━━━━━ Data for this exercise

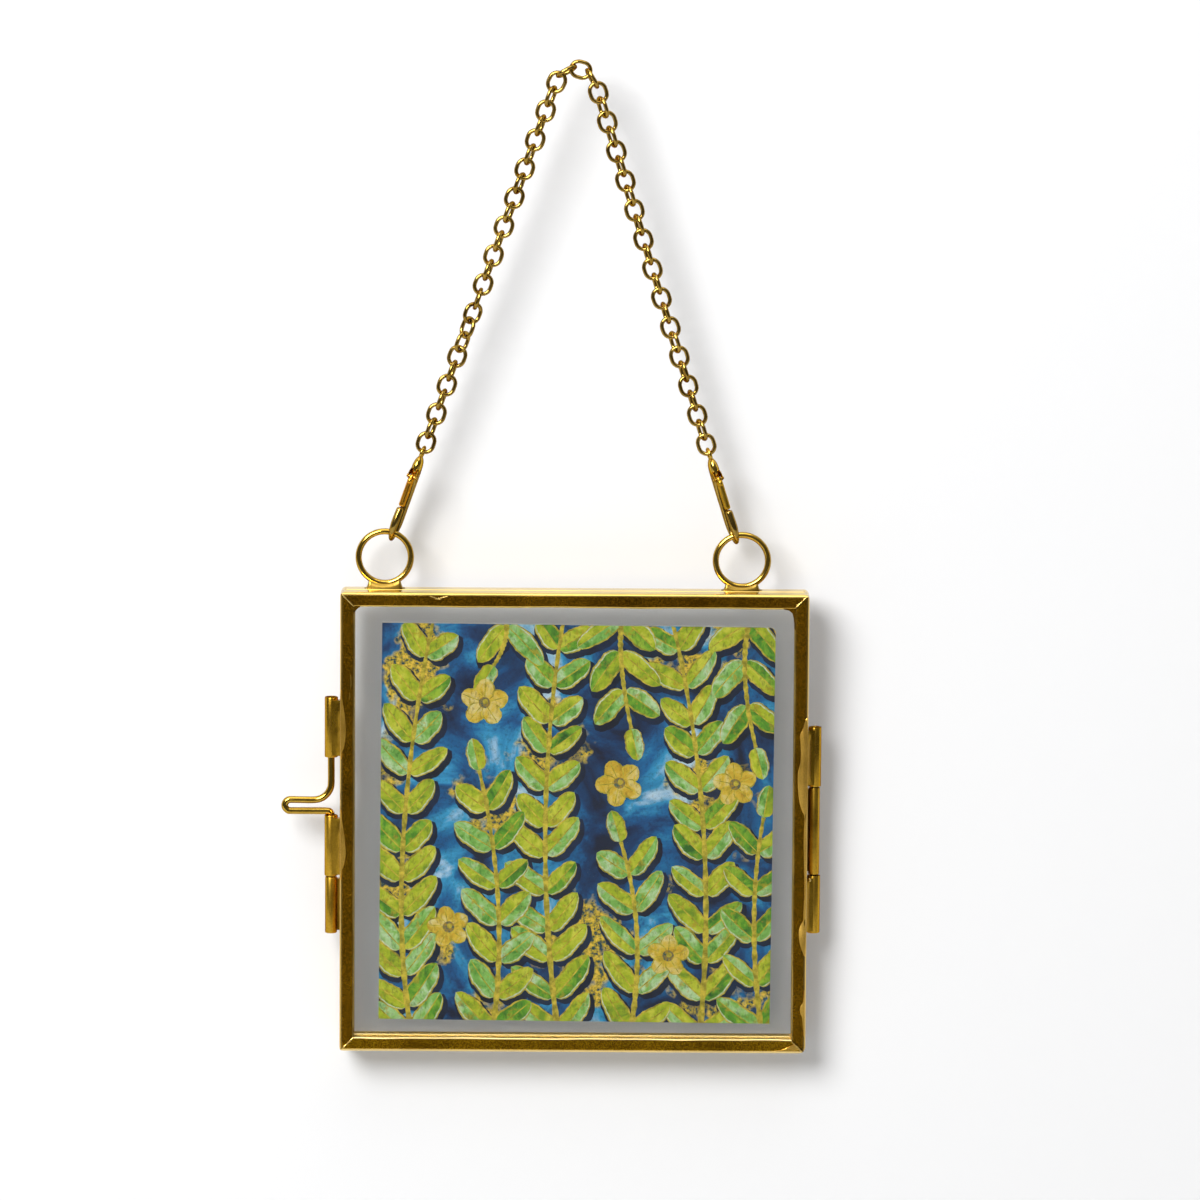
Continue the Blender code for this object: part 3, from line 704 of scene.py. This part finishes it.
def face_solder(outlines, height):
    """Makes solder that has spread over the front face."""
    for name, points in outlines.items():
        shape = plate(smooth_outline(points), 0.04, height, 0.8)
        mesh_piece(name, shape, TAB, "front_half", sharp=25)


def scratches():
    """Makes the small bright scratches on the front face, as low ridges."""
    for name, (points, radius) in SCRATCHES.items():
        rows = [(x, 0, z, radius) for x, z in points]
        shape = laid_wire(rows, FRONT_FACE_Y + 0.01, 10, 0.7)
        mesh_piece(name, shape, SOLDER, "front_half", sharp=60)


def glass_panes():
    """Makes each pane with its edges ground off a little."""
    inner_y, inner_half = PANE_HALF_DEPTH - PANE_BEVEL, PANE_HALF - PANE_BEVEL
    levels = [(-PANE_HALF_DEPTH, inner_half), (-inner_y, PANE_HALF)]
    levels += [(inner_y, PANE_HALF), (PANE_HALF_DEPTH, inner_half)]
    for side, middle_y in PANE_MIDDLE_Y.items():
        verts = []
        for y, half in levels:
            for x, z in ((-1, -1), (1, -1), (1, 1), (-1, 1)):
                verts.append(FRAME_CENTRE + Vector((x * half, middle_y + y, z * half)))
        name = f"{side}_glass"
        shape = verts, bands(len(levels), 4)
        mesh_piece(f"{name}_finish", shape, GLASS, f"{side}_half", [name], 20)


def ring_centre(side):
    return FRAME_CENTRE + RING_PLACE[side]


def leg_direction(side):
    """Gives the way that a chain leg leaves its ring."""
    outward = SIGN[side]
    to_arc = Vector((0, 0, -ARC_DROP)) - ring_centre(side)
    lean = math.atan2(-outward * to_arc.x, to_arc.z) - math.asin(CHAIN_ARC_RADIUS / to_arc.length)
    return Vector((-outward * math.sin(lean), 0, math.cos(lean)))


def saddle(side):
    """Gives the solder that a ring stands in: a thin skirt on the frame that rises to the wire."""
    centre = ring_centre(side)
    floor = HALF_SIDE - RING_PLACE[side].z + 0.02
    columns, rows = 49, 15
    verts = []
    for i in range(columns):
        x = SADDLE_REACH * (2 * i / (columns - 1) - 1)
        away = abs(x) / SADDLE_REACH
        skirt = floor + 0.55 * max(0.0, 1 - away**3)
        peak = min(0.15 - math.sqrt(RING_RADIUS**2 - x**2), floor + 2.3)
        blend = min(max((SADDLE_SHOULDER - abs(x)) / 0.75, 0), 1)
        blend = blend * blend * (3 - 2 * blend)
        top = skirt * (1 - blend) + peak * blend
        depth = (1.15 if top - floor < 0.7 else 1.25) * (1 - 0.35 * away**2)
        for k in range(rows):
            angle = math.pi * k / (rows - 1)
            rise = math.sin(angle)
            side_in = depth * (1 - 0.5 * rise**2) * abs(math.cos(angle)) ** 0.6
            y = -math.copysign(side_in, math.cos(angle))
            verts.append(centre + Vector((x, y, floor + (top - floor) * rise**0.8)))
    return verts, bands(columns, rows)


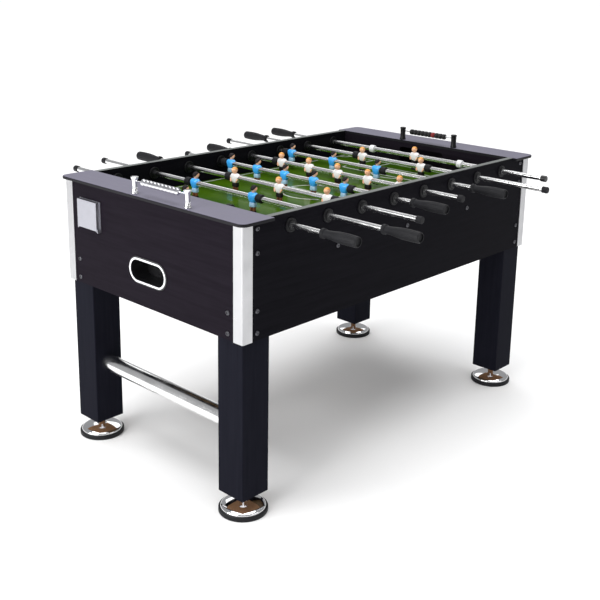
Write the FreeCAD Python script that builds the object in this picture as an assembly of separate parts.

━━━━━━━━━━

-- Task goal --
Reproduce all data above, unchanged.

-- Full output --
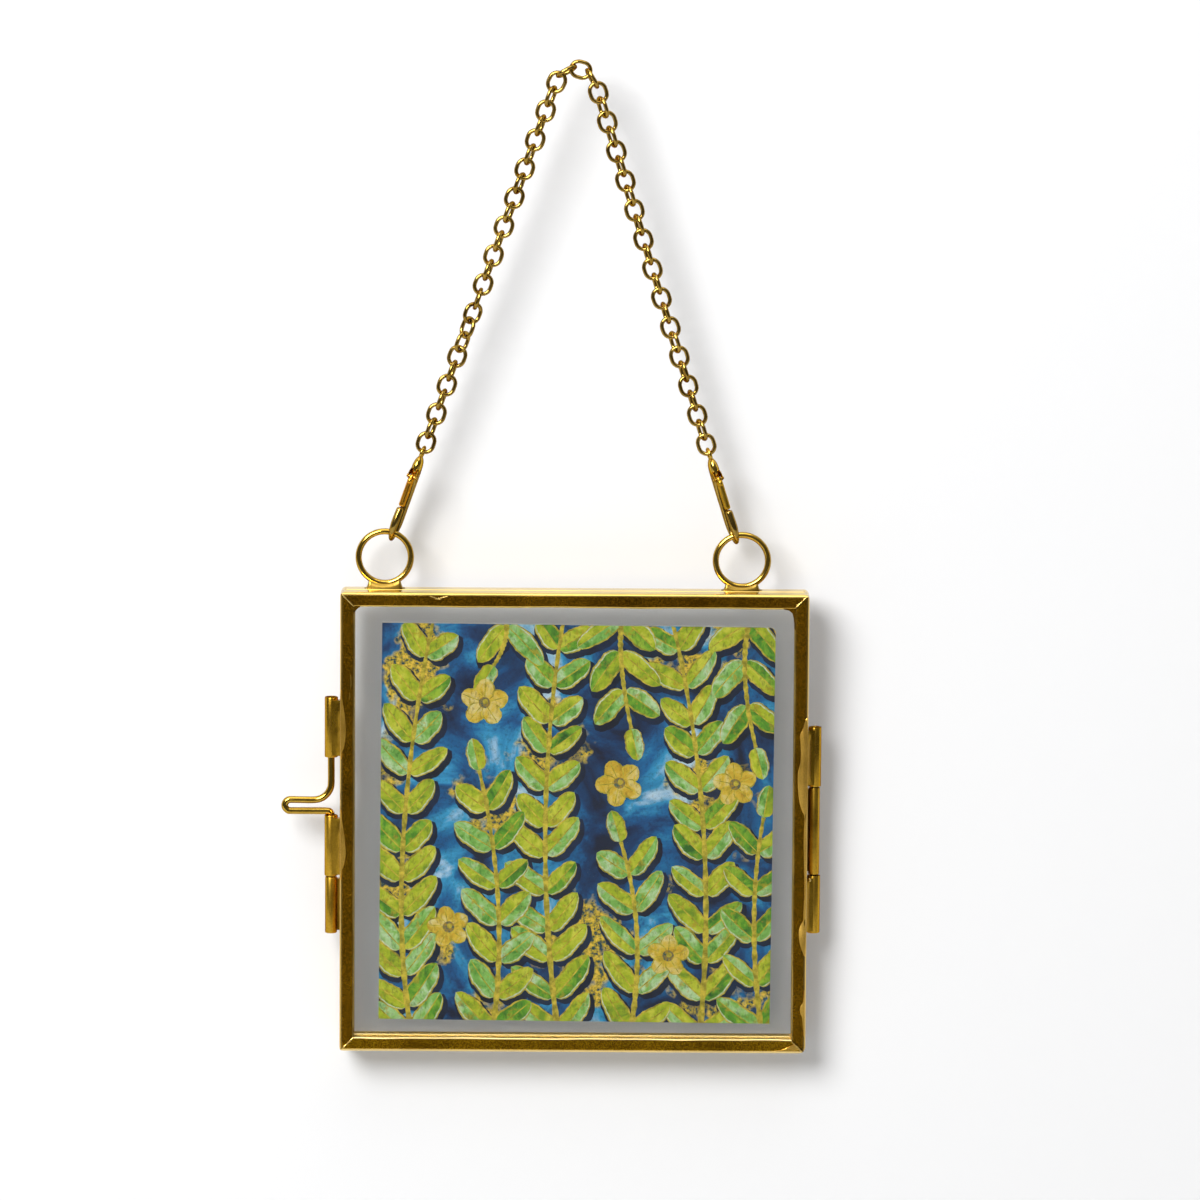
Continue the Blender code for this object: part 3, from line 704 of scene.py. This part finishes it.
def face_solder(outlines, height):
    """Makes solder that has spread over the front face."""
    for name, points in outlines.items():
        shape = plate(smooth_outline(points), 0.04, height, 0.8)
        mesh_piece(name, shape, TAB, "front_half", sharp=25)


def scratches():
    """Makes the small bright scratches on the front face, as low ridges."""
    for name, (points, radius) in SCRATCHES.items():
        rows = [(x, 0, z, radius) for x, z in points]
        shape = laid_wire(rows, FRONT_FACE_Y + 0.01, 10, 0.7)
        mesh_piece(name, shape, SOLDER, "front_half", sharp=60)


def glass_panes():
    """Makes each pane with its edges ground off a little."""
    inner_y, inner_half = PANE_HALF_DEPTH - PANE_BEVEL, PANE_HALF - PANE_BEVEL
    levels = [(-PANE_HALF_DEPTH, inner_half), (-inner_y, PANE_HALF)]
    levels += [(inner_y, PANE_HALF), (PANE_HALF_DEPTH, inner_half)]
    for side, middle_y in PANE_MIDDLE_Y.items():
        verts = []
        for y, half in levels:
            for x, z in ((-1, -1), (1, -1), (1, 1), (-1, 1)):
                verts.append(FRAME_CENTRE + Vector((x * half, middle_y + y, z * half)))
        name = f"{side}_glass"
        shape = verts, bands(len(levels), 4)
        mesh_piece(f"{name}_finish", shape, GLASS, f"{side}_half", [name], 20)


def ring_centre(side):
    return FRAME_CENTRE + RING_PLACE[side]


def leg_direction(side):
    """Gives the way that a chain leg leaves its ring."""
    outward = SIGN[side]
    to_arc = Vector((0, 0, -ARC_DROP)) - ring_centre(side)
    lean = math.atan2(-outward * to_arc.x, to_arc.z) - math.asin(CHAIN_ARC_RADIUS / to_arc.length)
    return Vector((-outward * math.sin(lean), 0, math.cos(lean)))


def saddle(side):
    """Gives the solder that a ring stands in: a thin skirt on the frame that rises to the wire."""
    centre = ring_centre(side)
    floor = HALF_SIDE - RING_PLACE[side].z + 0.02
    columns, rows = 49, 15
    verts = []
    for i in range(columns):
        x = SADDLE_REACH * (2 * i / (columns - 1) - 1)
        away = abs(x) / SADDLE_REACH
        skirt = floor + 0.55 * max(0.0, 1 - away**3)
        peak = min(0.15 - math.sqrt(RING_RADIUS**2 - x**2), floor + 2.3)
        blend = min(max((SADDLE_SHOULDER - abs(x)) / 0.75, 0), 1)
        blend = blend * blend * (3 - 2 * blend)
        top = skirt * (1 - blend) + peak * blend
        depth = (1.15 if top - floor < 0.7 else 1.25) * (1 - 0.35 * away**2)
        for k in range(rows):
            angle = math.pi * k / (rows - 1)
            rise = math.sin(angle)
            side_in = depth * (1 - 0.5 * rise**2) * abs(math.cos(angle)) ** 0.6
            y = -math.copysign(side_in, math.cos(angle))
            verts.append(centre + Vector((x, y, floor + (top - floor) * rise**0.8)))
    return verts, bands(columns, rows)


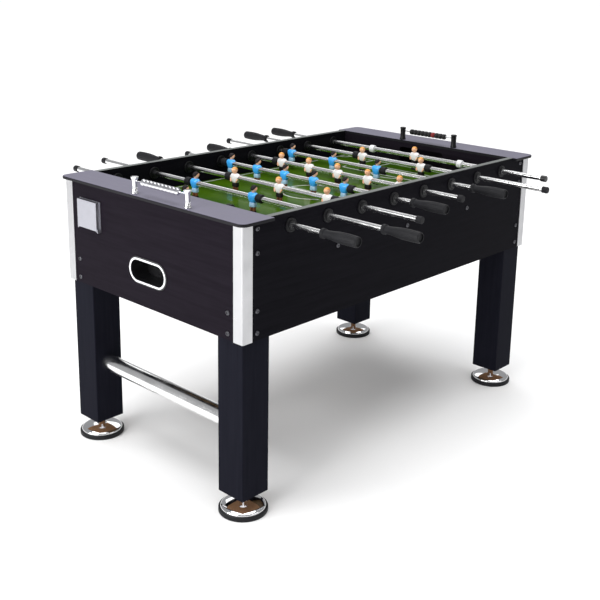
Write the FreeCAD Python script that builds the object in this picture as an assembly of separate parts.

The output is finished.